>>

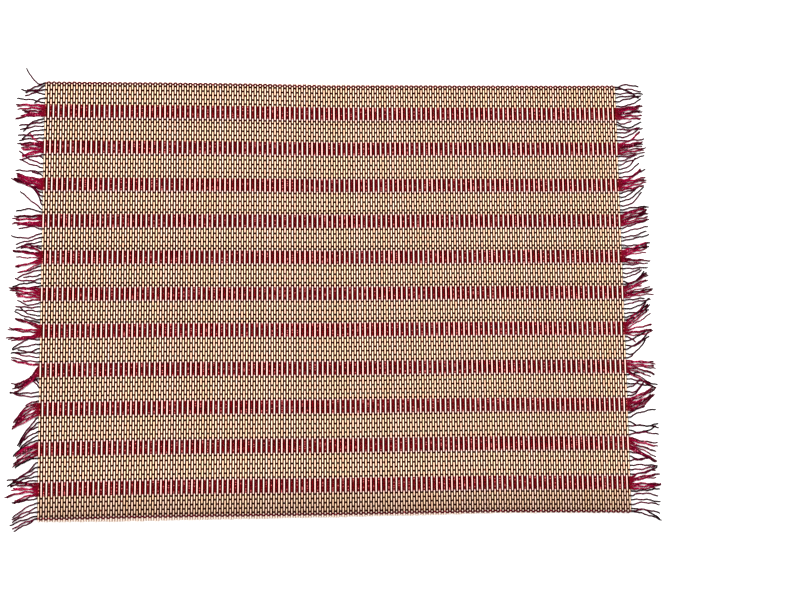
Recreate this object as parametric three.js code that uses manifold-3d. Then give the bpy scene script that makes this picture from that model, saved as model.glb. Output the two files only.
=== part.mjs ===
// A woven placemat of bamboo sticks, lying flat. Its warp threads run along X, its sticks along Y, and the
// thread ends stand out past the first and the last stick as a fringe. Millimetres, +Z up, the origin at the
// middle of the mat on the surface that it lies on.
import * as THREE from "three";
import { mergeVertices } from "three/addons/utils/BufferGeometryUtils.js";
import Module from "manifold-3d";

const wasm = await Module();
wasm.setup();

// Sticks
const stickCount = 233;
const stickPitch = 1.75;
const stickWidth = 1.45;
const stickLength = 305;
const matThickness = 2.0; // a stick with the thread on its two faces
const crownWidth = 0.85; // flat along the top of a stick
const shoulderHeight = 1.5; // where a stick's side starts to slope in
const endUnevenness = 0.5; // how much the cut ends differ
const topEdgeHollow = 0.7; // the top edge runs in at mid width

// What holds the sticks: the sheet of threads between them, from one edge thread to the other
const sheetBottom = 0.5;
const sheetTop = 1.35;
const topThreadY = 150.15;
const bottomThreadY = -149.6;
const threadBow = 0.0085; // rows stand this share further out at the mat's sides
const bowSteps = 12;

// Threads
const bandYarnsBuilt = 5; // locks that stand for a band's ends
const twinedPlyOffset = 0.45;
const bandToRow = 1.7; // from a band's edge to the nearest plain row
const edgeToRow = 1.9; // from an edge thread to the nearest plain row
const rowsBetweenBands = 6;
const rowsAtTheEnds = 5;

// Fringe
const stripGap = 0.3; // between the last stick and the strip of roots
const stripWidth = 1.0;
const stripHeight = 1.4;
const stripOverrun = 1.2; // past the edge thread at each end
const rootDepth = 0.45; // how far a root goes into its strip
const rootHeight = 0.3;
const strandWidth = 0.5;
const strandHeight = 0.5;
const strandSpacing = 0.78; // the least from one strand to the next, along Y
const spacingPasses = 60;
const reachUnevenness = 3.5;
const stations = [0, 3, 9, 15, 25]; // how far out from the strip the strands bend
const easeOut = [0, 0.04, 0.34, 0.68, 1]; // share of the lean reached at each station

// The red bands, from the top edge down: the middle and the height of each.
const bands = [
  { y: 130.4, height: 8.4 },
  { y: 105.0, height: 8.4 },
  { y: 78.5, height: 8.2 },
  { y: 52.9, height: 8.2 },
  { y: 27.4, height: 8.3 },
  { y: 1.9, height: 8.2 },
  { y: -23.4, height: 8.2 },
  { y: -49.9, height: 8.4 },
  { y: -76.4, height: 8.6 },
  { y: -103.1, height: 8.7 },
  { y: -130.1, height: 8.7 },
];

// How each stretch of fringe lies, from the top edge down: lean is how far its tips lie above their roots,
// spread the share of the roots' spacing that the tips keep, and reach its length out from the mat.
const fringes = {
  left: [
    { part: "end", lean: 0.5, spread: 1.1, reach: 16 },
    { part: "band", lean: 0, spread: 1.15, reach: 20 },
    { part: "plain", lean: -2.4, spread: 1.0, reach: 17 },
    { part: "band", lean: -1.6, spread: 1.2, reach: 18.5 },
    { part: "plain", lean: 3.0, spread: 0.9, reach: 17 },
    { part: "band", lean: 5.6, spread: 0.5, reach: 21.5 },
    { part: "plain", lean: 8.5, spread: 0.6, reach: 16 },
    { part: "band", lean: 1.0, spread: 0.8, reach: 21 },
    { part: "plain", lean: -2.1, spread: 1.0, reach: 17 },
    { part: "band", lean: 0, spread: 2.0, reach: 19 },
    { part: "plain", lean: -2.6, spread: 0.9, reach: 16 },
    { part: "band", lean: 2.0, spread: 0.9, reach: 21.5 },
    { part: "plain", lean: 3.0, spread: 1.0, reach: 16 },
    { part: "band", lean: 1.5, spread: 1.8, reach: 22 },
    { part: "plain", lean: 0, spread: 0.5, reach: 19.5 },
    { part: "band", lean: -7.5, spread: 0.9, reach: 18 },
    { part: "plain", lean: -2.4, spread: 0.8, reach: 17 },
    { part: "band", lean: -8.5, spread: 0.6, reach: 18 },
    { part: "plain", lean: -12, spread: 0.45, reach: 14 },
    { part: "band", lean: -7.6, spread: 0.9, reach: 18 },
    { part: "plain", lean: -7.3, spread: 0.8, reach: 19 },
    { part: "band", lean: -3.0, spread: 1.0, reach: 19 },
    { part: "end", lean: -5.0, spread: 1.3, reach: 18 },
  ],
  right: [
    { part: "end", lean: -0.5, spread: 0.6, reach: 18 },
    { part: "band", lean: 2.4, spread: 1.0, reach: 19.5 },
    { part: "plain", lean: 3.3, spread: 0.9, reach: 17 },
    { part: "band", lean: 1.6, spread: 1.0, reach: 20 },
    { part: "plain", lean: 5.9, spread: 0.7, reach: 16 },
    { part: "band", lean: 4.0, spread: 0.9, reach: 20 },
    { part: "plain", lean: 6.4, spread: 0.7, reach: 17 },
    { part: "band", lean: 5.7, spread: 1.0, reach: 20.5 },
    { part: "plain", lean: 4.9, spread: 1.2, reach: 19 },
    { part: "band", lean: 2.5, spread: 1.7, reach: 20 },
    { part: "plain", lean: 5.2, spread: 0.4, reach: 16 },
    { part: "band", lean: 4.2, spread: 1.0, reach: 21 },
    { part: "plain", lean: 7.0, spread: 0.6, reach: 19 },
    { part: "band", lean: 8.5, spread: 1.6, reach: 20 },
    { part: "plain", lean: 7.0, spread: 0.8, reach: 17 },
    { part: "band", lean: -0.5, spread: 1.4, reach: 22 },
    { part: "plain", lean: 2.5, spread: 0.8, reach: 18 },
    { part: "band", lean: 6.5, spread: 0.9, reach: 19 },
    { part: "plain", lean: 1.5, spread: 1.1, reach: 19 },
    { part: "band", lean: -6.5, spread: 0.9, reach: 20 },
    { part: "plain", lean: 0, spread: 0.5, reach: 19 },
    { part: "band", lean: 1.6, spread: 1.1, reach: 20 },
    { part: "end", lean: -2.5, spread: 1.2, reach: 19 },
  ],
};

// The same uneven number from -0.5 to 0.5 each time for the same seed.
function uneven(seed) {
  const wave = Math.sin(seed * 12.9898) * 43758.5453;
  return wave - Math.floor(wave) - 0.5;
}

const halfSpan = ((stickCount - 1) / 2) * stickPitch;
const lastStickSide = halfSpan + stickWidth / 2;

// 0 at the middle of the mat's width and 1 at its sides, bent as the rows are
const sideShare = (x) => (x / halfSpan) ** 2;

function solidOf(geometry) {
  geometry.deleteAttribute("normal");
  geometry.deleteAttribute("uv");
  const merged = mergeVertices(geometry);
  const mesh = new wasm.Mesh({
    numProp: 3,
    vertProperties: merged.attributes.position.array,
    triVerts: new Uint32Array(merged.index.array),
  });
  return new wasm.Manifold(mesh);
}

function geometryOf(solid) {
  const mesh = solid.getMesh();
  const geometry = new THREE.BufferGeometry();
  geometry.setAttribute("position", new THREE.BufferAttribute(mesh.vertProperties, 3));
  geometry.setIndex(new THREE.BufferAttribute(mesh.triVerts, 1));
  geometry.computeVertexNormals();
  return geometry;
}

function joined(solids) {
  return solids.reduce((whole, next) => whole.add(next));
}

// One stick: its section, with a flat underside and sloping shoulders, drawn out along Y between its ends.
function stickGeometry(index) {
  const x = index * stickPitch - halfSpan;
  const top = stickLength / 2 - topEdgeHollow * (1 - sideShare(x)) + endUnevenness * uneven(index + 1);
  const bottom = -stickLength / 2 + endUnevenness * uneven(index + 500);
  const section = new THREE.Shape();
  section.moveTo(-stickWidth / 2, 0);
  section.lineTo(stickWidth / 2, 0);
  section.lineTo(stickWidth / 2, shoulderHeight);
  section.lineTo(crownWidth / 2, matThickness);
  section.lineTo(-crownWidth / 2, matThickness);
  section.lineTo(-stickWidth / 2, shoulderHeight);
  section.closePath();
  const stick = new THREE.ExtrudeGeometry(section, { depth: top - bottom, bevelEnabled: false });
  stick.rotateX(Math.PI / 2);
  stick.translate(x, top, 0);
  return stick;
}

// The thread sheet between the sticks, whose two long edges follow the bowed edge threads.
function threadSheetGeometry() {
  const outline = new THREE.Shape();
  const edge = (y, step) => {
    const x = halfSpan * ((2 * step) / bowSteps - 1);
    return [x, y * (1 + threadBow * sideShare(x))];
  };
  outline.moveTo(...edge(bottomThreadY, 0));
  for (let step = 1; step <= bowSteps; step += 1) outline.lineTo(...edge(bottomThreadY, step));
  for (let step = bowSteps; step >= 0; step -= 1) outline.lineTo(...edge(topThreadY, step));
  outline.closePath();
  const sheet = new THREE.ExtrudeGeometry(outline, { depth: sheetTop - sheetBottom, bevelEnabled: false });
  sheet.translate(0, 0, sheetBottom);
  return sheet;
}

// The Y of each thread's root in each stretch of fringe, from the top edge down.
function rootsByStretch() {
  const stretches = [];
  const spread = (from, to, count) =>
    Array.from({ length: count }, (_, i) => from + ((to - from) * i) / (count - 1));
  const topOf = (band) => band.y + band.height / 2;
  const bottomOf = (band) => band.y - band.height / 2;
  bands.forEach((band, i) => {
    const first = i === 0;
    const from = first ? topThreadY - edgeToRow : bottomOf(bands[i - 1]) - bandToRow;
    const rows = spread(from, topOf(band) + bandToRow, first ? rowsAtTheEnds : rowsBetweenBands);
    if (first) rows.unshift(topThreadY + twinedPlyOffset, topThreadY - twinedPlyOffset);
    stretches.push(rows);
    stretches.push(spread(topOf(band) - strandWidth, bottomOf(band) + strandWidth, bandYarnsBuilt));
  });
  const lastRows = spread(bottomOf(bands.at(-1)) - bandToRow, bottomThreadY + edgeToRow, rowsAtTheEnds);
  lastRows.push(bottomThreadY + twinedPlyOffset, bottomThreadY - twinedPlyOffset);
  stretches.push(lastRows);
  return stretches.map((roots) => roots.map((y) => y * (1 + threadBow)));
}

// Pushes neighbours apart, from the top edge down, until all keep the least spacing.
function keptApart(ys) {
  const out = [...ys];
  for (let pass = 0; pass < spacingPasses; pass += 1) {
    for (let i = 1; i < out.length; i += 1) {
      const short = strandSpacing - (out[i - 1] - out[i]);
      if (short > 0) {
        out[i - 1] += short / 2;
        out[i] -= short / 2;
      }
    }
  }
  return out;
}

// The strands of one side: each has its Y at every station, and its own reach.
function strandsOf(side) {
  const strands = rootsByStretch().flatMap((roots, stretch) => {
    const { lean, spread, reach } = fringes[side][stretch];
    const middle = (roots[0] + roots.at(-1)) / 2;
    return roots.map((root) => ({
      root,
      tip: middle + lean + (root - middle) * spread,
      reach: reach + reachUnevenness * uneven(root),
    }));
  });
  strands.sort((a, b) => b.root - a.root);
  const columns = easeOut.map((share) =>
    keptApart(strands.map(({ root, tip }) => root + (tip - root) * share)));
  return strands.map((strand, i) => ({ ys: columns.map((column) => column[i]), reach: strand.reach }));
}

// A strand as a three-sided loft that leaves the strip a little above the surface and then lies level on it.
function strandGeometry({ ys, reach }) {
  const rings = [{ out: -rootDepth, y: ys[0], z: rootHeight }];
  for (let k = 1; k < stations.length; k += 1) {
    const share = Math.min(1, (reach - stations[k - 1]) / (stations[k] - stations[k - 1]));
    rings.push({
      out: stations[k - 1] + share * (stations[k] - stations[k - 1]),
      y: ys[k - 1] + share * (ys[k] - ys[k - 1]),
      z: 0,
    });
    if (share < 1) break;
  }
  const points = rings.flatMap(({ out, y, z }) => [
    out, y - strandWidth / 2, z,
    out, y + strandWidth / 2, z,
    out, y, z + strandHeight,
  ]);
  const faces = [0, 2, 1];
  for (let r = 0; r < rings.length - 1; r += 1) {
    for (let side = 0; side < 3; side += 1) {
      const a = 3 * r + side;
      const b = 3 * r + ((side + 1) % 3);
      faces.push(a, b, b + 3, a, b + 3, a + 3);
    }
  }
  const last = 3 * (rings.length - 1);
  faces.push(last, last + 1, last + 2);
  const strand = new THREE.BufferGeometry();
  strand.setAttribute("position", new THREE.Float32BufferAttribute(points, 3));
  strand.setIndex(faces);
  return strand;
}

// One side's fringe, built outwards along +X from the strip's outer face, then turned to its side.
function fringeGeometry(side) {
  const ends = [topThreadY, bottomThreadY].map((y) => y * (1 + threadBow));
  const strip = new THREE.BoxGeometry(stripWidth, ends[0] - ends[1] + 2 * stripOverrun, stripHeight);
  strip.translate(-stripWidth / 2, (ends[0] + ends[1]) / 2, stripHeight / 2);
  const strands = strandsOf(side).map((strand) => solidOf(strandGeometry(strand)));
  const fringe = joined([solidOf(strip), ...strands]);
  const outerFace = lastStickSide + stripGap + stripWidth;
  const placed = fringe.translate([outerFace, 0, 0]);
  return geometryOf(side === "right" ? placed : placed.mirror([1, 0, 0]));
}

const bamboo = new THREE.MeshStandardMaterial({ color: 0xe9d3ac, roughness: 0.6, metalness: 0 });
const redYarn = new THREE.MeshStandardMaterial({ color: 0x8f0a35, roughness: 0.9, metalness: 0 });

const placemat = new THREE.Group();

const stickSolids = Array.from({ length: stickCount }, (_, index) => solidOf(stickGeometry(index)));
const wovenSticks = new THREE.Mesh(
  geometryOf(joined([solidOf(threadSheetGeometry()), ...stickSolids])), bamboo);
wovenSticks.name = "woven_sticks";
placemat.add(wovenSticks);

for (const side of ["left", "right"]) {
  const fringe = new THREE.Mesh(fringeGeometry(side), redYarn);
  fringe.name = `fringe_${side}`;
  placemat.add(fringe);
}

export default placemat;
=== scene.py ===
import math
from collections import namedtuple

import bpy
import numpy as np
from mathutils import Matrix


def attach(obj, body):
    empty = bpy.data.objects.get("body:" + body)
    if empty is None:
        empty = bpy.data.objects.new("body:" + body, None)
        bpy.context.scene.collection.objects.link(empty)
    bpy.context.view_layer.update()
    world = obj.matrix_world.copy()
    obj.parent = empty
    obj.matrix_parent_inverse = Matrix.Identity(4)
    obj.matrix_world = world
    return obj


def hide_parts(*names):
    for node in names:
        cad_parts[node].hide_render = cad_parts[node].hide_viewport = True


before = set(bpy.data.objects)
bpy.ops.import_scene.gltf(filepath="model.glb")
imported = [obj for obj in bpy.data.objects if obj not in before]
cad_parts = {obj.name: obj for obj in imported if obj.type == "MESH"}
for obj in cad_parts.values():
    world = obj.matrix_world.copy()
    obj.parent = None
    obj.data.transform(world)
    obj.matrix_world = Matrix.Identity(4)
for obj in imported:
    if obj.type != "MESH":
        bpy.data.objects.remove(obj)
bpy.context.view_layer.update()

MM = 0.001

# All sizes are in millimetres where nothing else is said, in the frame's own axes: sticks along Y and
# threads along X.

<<

### Problem to solve:
Your task is to quote the lines above, beginning with the first and ending with the one that holds "const rowsAtTheEnds = 5;".

### Answer for the task:
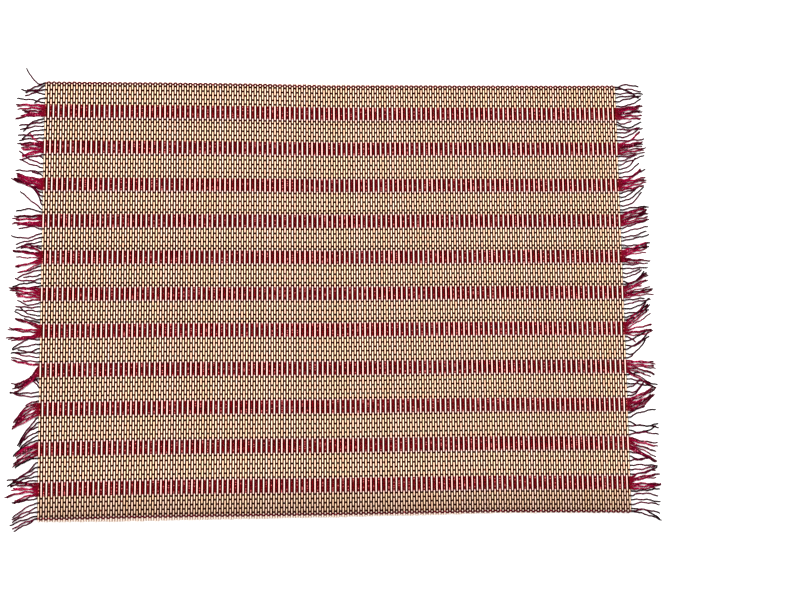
Recreate this object as parametric three.js code that uses manifold-3d. Then give the bpy scene script that makes this picture from that model, saved as model.glb. Output the two files only.
=== part.mjs ===
// A woven placemat of bamboo sticks, lying flat. Its warp threads run along X, its sticks along Y, and the
// thread ends stand out past the first and the last stick as a fringe. Millimetres, +Z up, the origin at the
// middle of the mat on the surface that it lies on.
import * as THREE from "three";
import { mergeVertices } from "three/addons/utils/BufferGeometryUtils.js";
import Module from "manifold-3d";

const wasm = await Module();
wasm.setup();

// Sticks
const stickCount = 233;
const stickPitch = 1.75;
const stickWidth = 1.45;
const stickLength = 305;
const matThickness = 2.0; // a stick with the thread on its two faces
const crownWidth = 0.85; // flat along the top of a stick
const shoulderHeight = 1.5; // where a stick's side starts to slope in
const endUnevenness = 0.5; // how much the cut ends differ
const topEdgeHollow = 0.7; // the top edge runs in at mid width

// What holds the sticks: the sheet of threads between them, from one edge thread to the other
const sheetBottom = 0.5;
const sheetTop = 1.35;
const topThreadY = 150.15;
const bottomThreadY = -149.6;
const threadBow = 0.0085; // rows stand this share further out at the mat's sides
const bowSteps = 12;

// Threads
const bandYarnsBuilt = 5; // locks that stand for a band's ends
const twinedPlyOffset = 0.45;
const bandToRow = 1.7; // from a band's edge to the nearest plain row
const edgeToRow = 1.9; // from an edge thread to the nearest plain row
const rowsBetweenBands = 6;
const rowsAtTheEnds = 5;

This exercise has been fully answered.